What I personally would like to have is something that is not
depending on the rest of Sage, because I like the tool doing one job
and doing it well. I don't like all in one solutions, but rather
separate libraries, leaving it on myself to assemble the final program
out of it. Sage mission is more to be a viable alternative to
Maple/Mathematica/Magma/Matlab, all of which are monolitic all in one
solutions (and much bigger than Sage actually). That said, I think
that in few years when Sage matures, I think people will be interested
in making the parts more independent. But currently to make
Sage.calculus work, you need to download either the binary (260MB), or
200MB of sources, do "make" and wait for couple of hours. With sympy,
you download 1MB of sources, do "import sympy" and you are up and
running. See also below for more arguments on this.

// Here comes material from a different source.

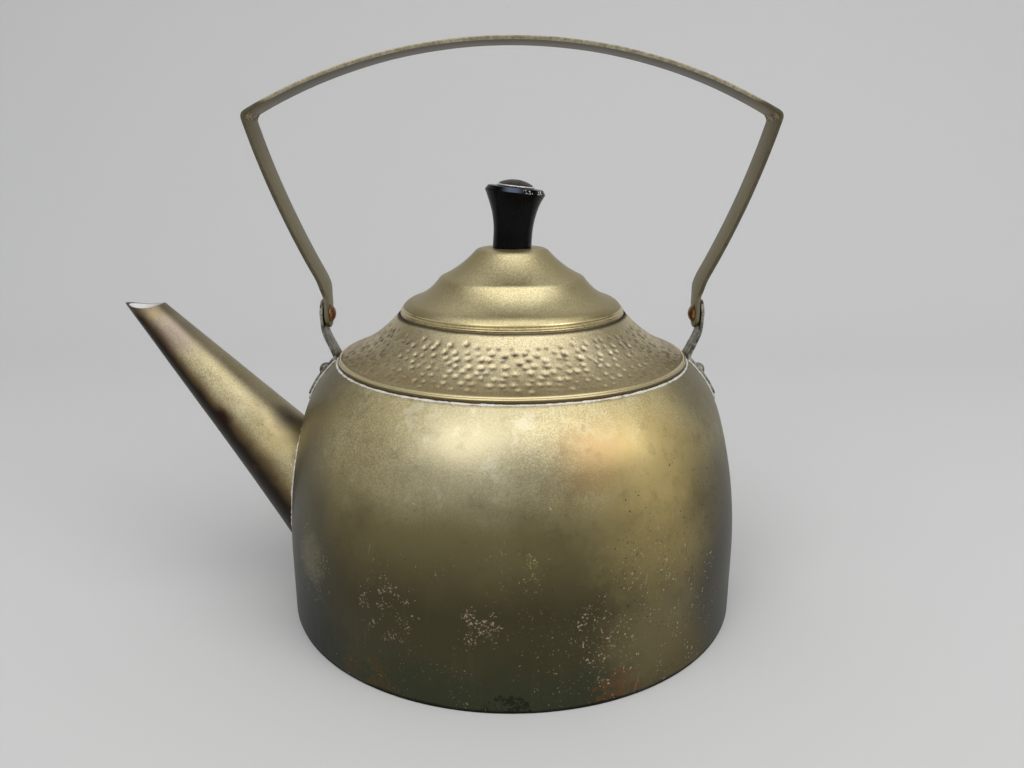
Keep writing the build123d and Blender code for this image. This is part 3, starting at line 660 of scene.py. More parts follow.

3) Other advantages of SymPy over Sage are:

* small and BSD licensed, so you can include it in your own project
without any restrictions (technical or political).
* being pure python and having a simple design, you can easily debug
it and fix it to make it work for your problems (please send your
patches back to us:)
* works natively on all platforms

As Michael Abshoff has pointed out, Sage will be working on windows
natively too, maybe even by the end of the year. Actually Microsoft
finances the port, which I find really cool that MS is financing a
truly opensource project (that among other things brings a lot of
people to Python). Another point that Michael made, is that Sage will
finally get to linux distributions too (Debian and others), thus being
easy to install and use. Which definitely makes a lot of things
easier. Nevertheless, when something has 1MB, it is a lot easier to
deal with, I must stand on my point here. :)


Gael Varoquaux

Mar 6, 2008, 6:20:04 PM3/6/08
Hi Ondrej,

I'd like to pick up some of the points you make in your mail, especially
the ones about why sympy is relevant.

I admire sage a lot. It is an impressive project. However, it is a project
closed onto itself. It is hard for me to use part of sage (say the logics
to compute integrals) in for instance a scientific application doing
on-the-fly control of an experiment. On the contrary, sympy gives me this
option. Sympy integrates seamlessly with the rest of the Python
scientific stack and really feels like an easy-to-use library. The work
you have recently been doing to help integration with numpy is very
important in this regard (see also my post earlier todo about adding
numerical fallbacks to sympy functions, which are another part of
impedance matching between sympy and the other scientific Python

I'd also like to insert here a small shameless plug: the reason I prefer
Mayavi2 to Paraview is also that it plugs into the stack I use (I am
actually focusing on improving this with the Mlab interface).

So keep the good work up, and keep making sympy not only a good CAS, but
also one that can easily be used as a library.